With such construction a low angle ramping effect is provided intermediate adjacent cutter tips, with the highest point of the peripheral edge 130 being adjacent the front face of a cutter tip to provide the desired depth gauge clearance between the top of the peripheral edge surface and cutting edge 112 of the cutter tip. The depth gauge setting, or difference, between R.sub.1 and D.sub.3 may correspond to the depth gauge setting, or clearance, set out above for the previously-described embodiment. In summary, for a 5 inch to 15 inch diameter blade having from 0.16 to 1 tooth per circumferential inch and operating at 3,000 to 6,000 rpm the difference between R.sub.1 and D.sub.3 may be in a range from 0.003 inch to 0.020 inch and the difference between D.sub.3 and D.sub.2 may be in a range from 0.050 inch to 0.200 inch.

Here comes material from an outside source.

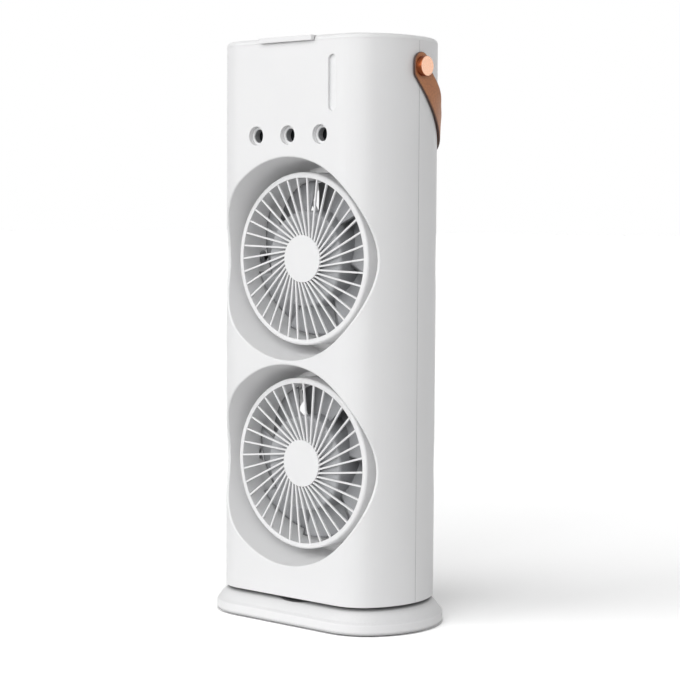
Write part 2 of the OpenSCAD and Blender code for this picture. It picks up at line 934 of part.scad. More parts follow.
module leaning_spokes(count, turn) {
    inner = reach(disc_r - spoke_root);
    for (i = [0 : count - 1])
        rotate(turn + 360 * i / count)
            translate([inner, -spoke_lean - spoke_w / 2])
                square([reach(rim_inner + spoke_root) - inner, spoke_w]);
}

module front_grille(count, turn) {
    translate([0, 0, face_z])
        rotate_extrude()
            rim_section(front_rim_h);
    translate([0, 0, face_z - spoke_sink - spoke_d])
        linear_extrude(height = spoke_d)
            leaning_spokes(count, turn);
    translate([0, 0, face_z - spoke_sink - spoke_d - disc_proud])
        cylinder(r = disc_r, h = spoke_d + 2 * disc_proud);
}

module rear_grille() {
    mirror([0, 0, 1])
        translate([0, 0, -back_z])
            rotate_extrude()
                rim_section(rear_rim_h);
    translate([0, 0, back_z])
        linear_extrude(height = rear_spoke_d) {
            for (i = [0 : rear_spokes - 1])
                rotate(360 * i / rear_spokes)
                    translate([motor_r, -spoke_w / 2])
                        square([rim_inner + spoke_root - motor_r, spoke_w]);
            circle(r = motor_r + casing_t / 2);
        }
}

module casing() {
    difference() {
        translate([0, 0, rear_split])
            ring(head_r, casing_inner, grille_split - rear_split);
        rod_x(pivot_r + run, -head_r - eps, 2 * head_r + 2 * eps);
    }
}

module fan_motor() {
    translate([0, 0, motor_z])
        ring(motor_r, shaft_r + run, motor_h);
}

module pivot_pins() {
    for (side = [0, 1])
        mirror([side, 0, 0])
            difference() {
                union() {
                    rod_x(pin_flange_r, pin_start - pin_flange_t, pin_flange_t);
                    rod_x(pivot_r, pin_start - eps, pin_end - pin_start + eps);
                }
                rod_x(lead_r, pin_start - pin_flange_t - eps, 2 * pin_end);
            }
}

module pivot_clips() {
    for (side = [0, 1])
        mirror([side, 0, 0])
            translate([clip_x + bush_flange + 2 * run, 0, 0])
                rotate([0, 90, 0])
                    ring(pivot_r + clip_w, pivot_r, clip_t);
}

module pivot_bushes() {
    for (side = [0, 1])
        mirror([side, 0, 0])
            rotate([0, 90, 0]) {
                translate([0, 0, waist_r + bush_setback])
                    ring(bush_r, pivot_r + run, clip_x - waist_r - bush_setback + bush_flange / 2);
                translate([0, 0, clip_x])
                    ring(bush_r + bush_lip, pivot_r + run, bush_flange);
            }
}

module blade() {
    root = cup_r - blade_root;
    line = [for (t = [0 : 0.25 : 1])
        (root + (blade_tip - root) * t) * [cos(blade_lean * (1 - t)), sin(blade_lean * (1 - t))]];
    linear_extrude(height = blade_h, twist = blade_twist, slices = 8, $fn = 16)
        polygon(concat(line, [for (p = reversed(line)) p + [0, blade_t]]));
}

module impeller() {
    difference() {
        union() {
            difference() {
                translate([0, 0, blade_z - 1])
                    cylinder(r = cup_r, h = cup_front - blade_z + 1);
                translate([0, 0, blade_z - 2])
                    cylinder(r = cup_r - cup_t, h = cup_front - blade_z + 2 - cup_t);
            }
            translate([0, 0, motor_z + motor_h + 1])
                cylinder(r = boss_r, h = cup_front - motor_z - motor_h - 1 - cup_t / 3);
            for (i = [0 : blades - 1])
                rotate(360 * i / blades)
                    translate([0, 0, blade_z])
                        blade();
        }
        translate([0, 0, motor_z])
            cylinder(r = shaft_r, h = cup_front - motor_z - 1);
    }
}

module motor_shaft() {
    translate([0, 0, motor_z + 0.5])
        cylinder(r = shaft_r, h = cup_front - motor_z - 1.5);
}

module upper_casing() { color(white) at_head(upper_z) casing(); }
module upper_front_grille() { color(white) at_head(upper_z) front_grille(upper_spokes, upper_turn); }
module upper_rear_grille() { color(white) at_head(upper_z) rear_grille(); }
module upper_motor() { color("dimgray") at_head(upper_z) fan_motor(); }
module upper_pivot_pins() { color("silver") at_head(upper_z) pivot_pins(); }
module upper_pivot_clips() { color("silver") at_head(upper_z) pivot_clips(); }
module upper_pivot_bushes() { color("ivory") at_head(upper_z) pivot_bushes(); }
module upper_impeller() { color(shade) at_head(upper_z) impeller(); }
module upper_motor_shaft() { color("silver") at_head(upper_z) motor_shaft(); }

module lower_casing() { color(white) at_head(lower_z) casing(); }
module lower_front_grille() { color(white) at_head(lower_z) front_grille(lower_spokes, lower_turn); }
module lower_rear_grille() { color(white) at_head(lower_z) rear_grille(); }
module lower_motor() { color("dimgray") at_head(lower_z) fan_motor(); }
module lower_pivot_pins() { color("silver") at_head(lower_z) pivot_pins(); }
module lower_pivot_clips() { color("silver") at_head(lower_z) pivot_clips(); }
module lower_pivot_bushes() { color("ivory") at_head(lower_z) pivot_bushes(); }
module lower_impeller() { color(shade) at_head(lower_z) rotate(17) impeller(); }
module lower_motor_shaft() { color("silver") at_head(lower_z) motor_shaft(); }

// Lid and buttons

module tank_lid() {
    plate = cover_t - filler_gap;
    color(white) difference() {
        union() {
            translate([-lid_w / 2, front_y - lip, height - plate])
                cube([lid_w, hinge_y - front_y + lip, plate]);
            translate([0, hinge_y, hinge_z])
                rod_x(cover_t / 2 - 0.1, -lid_w / 2, lid_w);
        }
        translate([0, hinge_y, hinge_z])
            rod_x(hinge_r, -lid_w, 2 * lid_w);
    }
}

module lid_hinge_pin() {
    color("silver") translate([0, hinge_y, hinge_z])
        rod_x(hinge_r, -lid_w / 2 - pin_reach, lid_w + 2 * pin_reach);
}

button_proud = 0.6;
button_flange = 1;
button_flange_t = 1.2;
stem_z = switch_top + button_travel + button_slide;

module button(i) {
    color(white) translate([button_x[i], button_y, 0]) {
        translate([0, 0, cover_z - button_flange_t / 2])
            cylinder(r = button_dia / 2, h = cover_t + button_flange_t / 2 + button_proud);
        translate([0, 0, cover_z - button_flange_t - button_slide])
            cylinder(r = button_dia / 2 + button_flange, h = button_flange_t);
        translate([0, 0, stem_z])
            cylinder(r = plunger_r - 0.3, h = cover_z - button_flange_t / 2 - stem_z);
    }
}

// Studs and strap

strap_x = body_w / 2 + strap_gap;
stud_head_t = 3.6;
stud_edge_r = 0.6;
stud_washer = 2;
nut_r = 4.6;
nut_t = 2.4;
nut_x = body_w / 2 - wall - nut_t - 0.4;

module stud(side) {
    head_x = strap_x + strap_t + run;
    color("peru") translate([0, 0, stud_z])
        mirror([side < 0 ? 1 : 0, 0, 0]) {
            rod_x(stud_r, nut_x - seat_gap, head_x - nut_x + seat_gap);
            rod_x(stud_r + stud_washer, body_w / 2 + 2 * run, strap_gap - 3 * run);
            translate([head_x, 0, 0])
                rotate([0, 90, 0])
                    rotate_extrude() {
                        square([stud_dia / 2 - stud_edge_r, stud_head_t]);
                        square([stud_dia / 2, stud_head_t - stud_edge_r]);
                        translate([stud_dia / 2 - stud_edge_r, stud_head_t - stud_edge_r])
                            circle(r = stud_edge_r);
                    }
        }
}

module stud_nuts() {
    color("silver") for (side = [0, 1])
        mirror([side, 0, 0])
            translate([nut_x, 0, stud_z])
                rotate([0, 90, 0])
                    difference() {
                        cylinder(r = nut_r, h = nut_t, $fn = 6);
                        translate([0, 0, -eps])
                            cylinder(r = stud_r, h = nut_t + 2 * eps);
                    }
}

// The strap hangs a little lower than its studs, and its round end stands up in front of them
strap_shift = 1.5;
strap_end_front = 5.7;
strap_nose_r = strap_w / 2;
strap_nose_rise = 1.7;
strap_nose_back = strap_nose_r - strap_end_front;
strap_low = strap_w / 2 + strap_shift;
strap_high = strap_w / 2 - strap_shift;
strap_nose_y = strap_nose_back * sin(strap_angle) - strap_nose_rise * cos(strap_angle);
strap_nose_z = strap_nose_back * cos(strap_angle) + strap_nose_rise * sin(strap_angle);
strap_kink_y = (strap_low * cos(strap_angle) - strap_end_front) / sin(strap_angle);
edge_back = strap_low * cos(strap_angle);
strap_curve = [for (p = quarter(tower, -strap_gap)) [p[0], (p[1] + edge_back) / sin(strap_angle)]];

// Room inside the strap, in its own plane
module strap_inside() {
    polygon(concat(
        [[strap_x, -3 * strap_w]],
        strap_curve,
        [for (p = reversed(strap_curve)) [-p[0], p[1]]],
        [[-strap_x, -3 * strap_w]]));
}

// The strap seen from the side, along and across its own plane
module strap_outline() {
    long = 2 * body_d;
    nose = [strap_nose_y, strap_nose_z];
    translate(nose)
        circle(r = strap_nose_r);
    polygon([
        nose - strap_nose_r * [sin(strap_angle), cos(strap_angle)],
        [strap_kink_y, -strap_low],
        [long, -strap_low],
        [long, strap_high],
        [strap_nose_y, strap_high],
        nose
    ]);
}

module carry_strap() {
    color("saddlebrown") translate([0, 0, stud_z])
        difference() {
            rotate([strap_angle - 90, 0, 0])
                intersection() {
                    translate([0, 0, -strap_low])
                        linear_extrude(height = strap_low + strap_nose_z + strap_nose_r)
                            difference() {
                                offset(r = strap_t)
                                    strap_inside();
                                strap_inside();
                            }
                    translate([-body_w, 0, 0])
                        rotate([90, 0, 90])
                            linear_extrude(height = 2 * body_w)
                                strap_outline();
                }
            rod_x(stud_r + run, -body_w, 2 * body_w);
        }
}

module nozzle_left() { nozzle(0); }
module nozzle_centre() { nozzle(1); }
module nozzle_right() { nozzle(2); }
module mist_disc_left() { mist_disc(0); }
module mist_disc_centre() { mist_disc(1); }
module mist_disc_right() { mist_disc(2); }
module wick_left() { wick(0); }
module wick_centre() { wick(1); }
module wick_right() { wick(2); }
module stud_left() { stud(-1); }
module stud_right() { stud(1); }
module power_button() { button(0); }
module mist_button() { button(1); }
module light_button() { button(2); }

base_cover();
base_plate();
anti_slip_pad();
base_weight();
base_screws();
swing_shaft();
swing_retainer();
glide_ring();
front_shell();
rear_shell();
top_cover();
bottom_cover();
water_tank();
level_window();
nozzle_left();
nozzle_centre();
nozzle_right();
mist_disc_left();
mist_disc_centre();
mist_disc_right();
disc_seals();
wick_left();
wick_centre();
wick_right();
control_board();
battery_cell();
battery_holder();
swing_motor();
charging_board();
usb_socket();
tower_screws();
stud_left();
stud_right();
stud_nuts();
upper_pivot_bushes();
lower_pivot_bushes();
upper_casing();
upper_front_grille();
upper_rear_grille();
upper_motor();
upper_pivot_pins();
upper_pivot_clips();
upper_impeller();
upper_motor_shaft();
lower_casing();
lower_front_grille();
lower_rear_grille();
lower_motor();
lower_pivot_pins();
lower_pivot_clips();
lower_impeller();
lower_motor_shaft();
carry_strap();
tank_lid();
lid_seal();
lid_hinge_pin();
power_button();
mist_button();
light_button();
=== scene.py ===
# %% [markdown]
# # A mist tower with two tilting fans
# The solids of this portable fan come from its CAD model and stay exactly as they are. This
# lesson dresses them: a camera and a soft studio, a finish for every part, and the pieces
# that a mesh shows better than a solid, such as the leather strap and the moulded fan blades.

# %% The frame
import math
import bpy
import bmesh
from mathutils import Matrix, Vector


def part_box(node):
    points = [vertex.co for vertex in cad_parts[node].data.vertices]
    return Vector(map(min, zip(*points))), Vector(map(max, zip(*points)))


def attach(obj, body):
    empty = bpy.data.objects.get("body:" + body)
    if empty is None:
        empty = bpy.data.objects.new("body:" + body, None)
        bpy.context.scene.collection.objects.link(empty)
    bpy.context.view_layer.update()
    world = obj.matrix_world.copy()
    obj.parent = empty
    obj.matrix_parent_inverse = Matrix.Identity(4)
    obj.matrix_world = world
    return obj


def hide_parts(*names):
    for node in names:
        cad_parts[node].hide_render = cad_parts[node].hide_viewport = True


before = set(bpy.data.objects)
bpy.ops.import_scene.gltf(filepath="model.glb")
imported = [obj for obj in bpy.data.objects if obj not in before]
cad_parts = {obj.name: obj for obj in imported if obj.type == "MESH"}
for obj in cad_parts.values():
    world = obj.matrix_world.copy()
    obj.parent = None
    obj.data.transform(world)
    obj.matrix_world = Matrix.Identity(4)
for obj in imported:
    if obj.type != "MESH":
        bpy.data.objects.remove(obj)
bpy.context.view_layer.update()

# %% [markdown]
# ## Camera
# Product photographs are taken from some way off with a long lens, so that upright edges
# stay nearly parallel. Here the camera stands 41 degrees round to the fan's right and looks
# down by a little less than 4 degrees. A 99 mm lens on a 36 mm sensor frames it.

# %% Camera
camera_data = bpy.data.cameras.new("camera")
camera_data.lens = 98.77
camera_data.sensor_width = 36.0
camera_data.clip_start = 0.01
camera = bpy.data.objects.new("camera", camera_data)
bpy.context.scene.collection.objects.link(camera)
camera.matrix_world = (
    Matrix.Translation((0.68558, -0.78391, 0.22359))
    @ Matrix.Rotation(math.radians(40.854), 4, "Z")
    @ Matrix.Rotation(math.radians(90 - 3.788), 4, "X")
    @ Matrix.Rotation(math.radians(0.317), 4, "Z")
)
bpy.context.scene.camera = camera
bpy.context.scene.view_settings.view_transform = "Standard"
print("camera stands", round(camera.matrix_world.translation.length, 3), "m from the foot")

# %% [markdown]
# ## Colour and nodes
# Colours are written as the hex values a paint chart gives, which are sRGB. Blender's
# shaders work in linear light, so one function turns the first into the second.
# A second one adds a shader node with its settings and its inputs, and a third starts a
# material from its colour and its typical roughness and index of refraction.

# %% Colour and node helpers
def linear(hex_colour):
    channels = [int(hex_colour[i:i + 2], 16) / 255 for i in (1, 3, 5)]
    return tuple(c / 12.92 if c <= 0.04045 else ((c + 0.055) / 1.055) ** 2.4 for c in channels) + (1.0,)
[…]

In the embodiment illustrated in FIGS. 7 and 8, chip clearance channels similar to that illustrated in FIG. 3 are provided. However, it will be recognized that other forms of chip clearance channels may be provided such as those illustrated in FIGS. 2, 4, and 5.
The circular saw blades thus described by having depth gauge portions leading the cutter tips provide control for the depth of cut to be taken by each cutter tip and thus allow a minimum number of teeth to be provided on the blade. Reduction of the number of teeth over conventionally known saw blades results in substantial economies in manufacture of the blade. With the peripheral edge portions of the blade which act as depth gauge sections having smoothly curved surfaces, a smoothly operating, efficient blade is provided. The chip clearing channels provide for efficient clearing of chips from the periphery of the blade while being constructed to minimize the occurrence of detrimental shock loads to a tip element. Provision of means for supporting both the front and rear surfaces of a cutter element in the blade minimizes tip breakage.

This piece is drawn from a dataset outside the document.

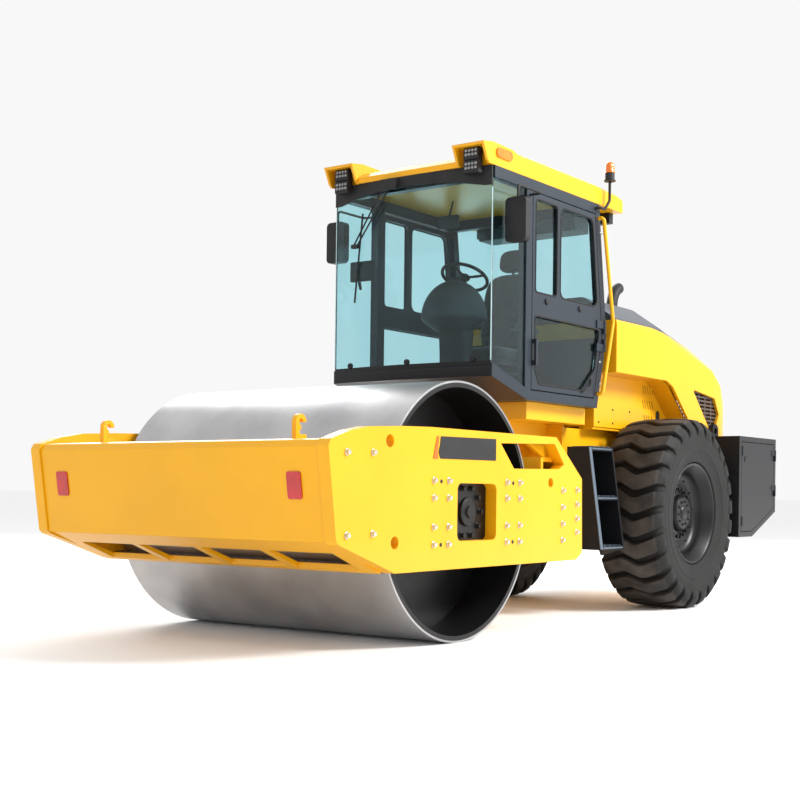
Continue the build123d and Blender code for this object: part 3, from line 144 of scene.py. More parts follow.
def turned(profile, sides, axis=0, start=0.0):
    """Profile of (along, radius) rows turned about a main axis: the angle runs all the way round.
    A profile that begins and ends at radius 0, or ends where it began, gives a closed form."""
    profile = np.asarray(profile, float)
    angle = start + np.linspace(0, 2 * pi, sides, endpoint=False)
    points = np.zeros((len(profile), sides, 3))
    points[..., axis] = profile[:, :1]
    points[..., (axis + 1) % 3] = profile[:, 1:] * np.cos(angle)
    points[..., (axis + 2) % 3] = profile[:, 1:] * np.sin(angle)
    return surface(points, wrap_v=True)


def with_ends(rings):
    """Rows of a grid with one row put before and one after, each shrunk to its neighbour's mean."""
    ends = np.ones((1, rings.shape[1], 1))
    first, last = rings[:1].mean(1, keepdims=True) * ends, rings[-1:].mean(1, keepdims=True) * ends
    return np.concatenate((first, rings, last))


def capped(points):
    """Surface over a grid of rings that closes to a point at both ends."""
    return surface(with_ends(points), wrap_v=True)


def moved(part, place):
    """Surface shifted by a place: P + place."""
    return part[0] + np.asarray(place, float), part[1]


def mirrored(part, axis=0):
    """Surface reflected across the middle, with its faces turned round to point outwards again."""
    flip = np.ones(3)
    flip[axis] = -1
    return part[0] * flip, part[1][:, ::-1]


def both(part):
    """Surface together with its reflection across the middle of the machine."""
    return stack([part, mirrored(part)])


def carried(path, section, up=(0, 0, 1), closed=False):
    """Section of (side, up) rows carried along a path of points. At each point the section lies
    across the path's direction, worked out from the neighbours on both sides."""
    path, section = np.asarray(path, float), np.asarray(section, float)
    ahead = np.roll(path, -1, 0) - np.roll(path, 1, 0)
    if not closed:
        ahead[0], ahead[-1] = path[1] - path[0], path[-1] - path[-2]
    ahead /= np.linalg.norm(ahead, axis=1, keepdims=True)
    side = np.cross(ahead, np.broadcast_to(np.asarray(up, float), ahead.shape))
    side /= np.linalg.norm(side, axis=1, keepdims=True)
    lift = np.cross(side, ahead)
    points = (path[:, None] + section[None, :, :1] * side[:, None] + section[None, :, 1:] * lift[:, None])
    if closed:
        return surface(points, wrap_u=True, wrap_v=True)
    return capped(points)


def circle(radius, sides=12):
    """Closed outline of (radius cos a, radius sin a) rows, with the angle a in even steps."""
    angle = np.linspace(0, 2 * pi, sides, endpoint=False)
    return np.stack((radius * np.cos(angle), radius * np.sin(angle)), -1)


def oblong(low_a, low_b, high_a, high_b):
    """Four corners of a rectangle between a low and a high corner, in turning order."""
    return [(low_a, low_b), (high_a, low_b), (high_a, high_b), (low_a, high_b)]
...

It should be recognized that the example dimensions recited herein are such as have been found to produce optimum conditions. Variation from the specific measurements noted would allow the device to perform its intended function, but may not work as well and could produce rougher cutting than with the measurements noted.
While preferred embodiments of the invention have been described herein, it should be apparent to those skilled in the art that further variations and modifications may be made without departing from the spirit of the invention.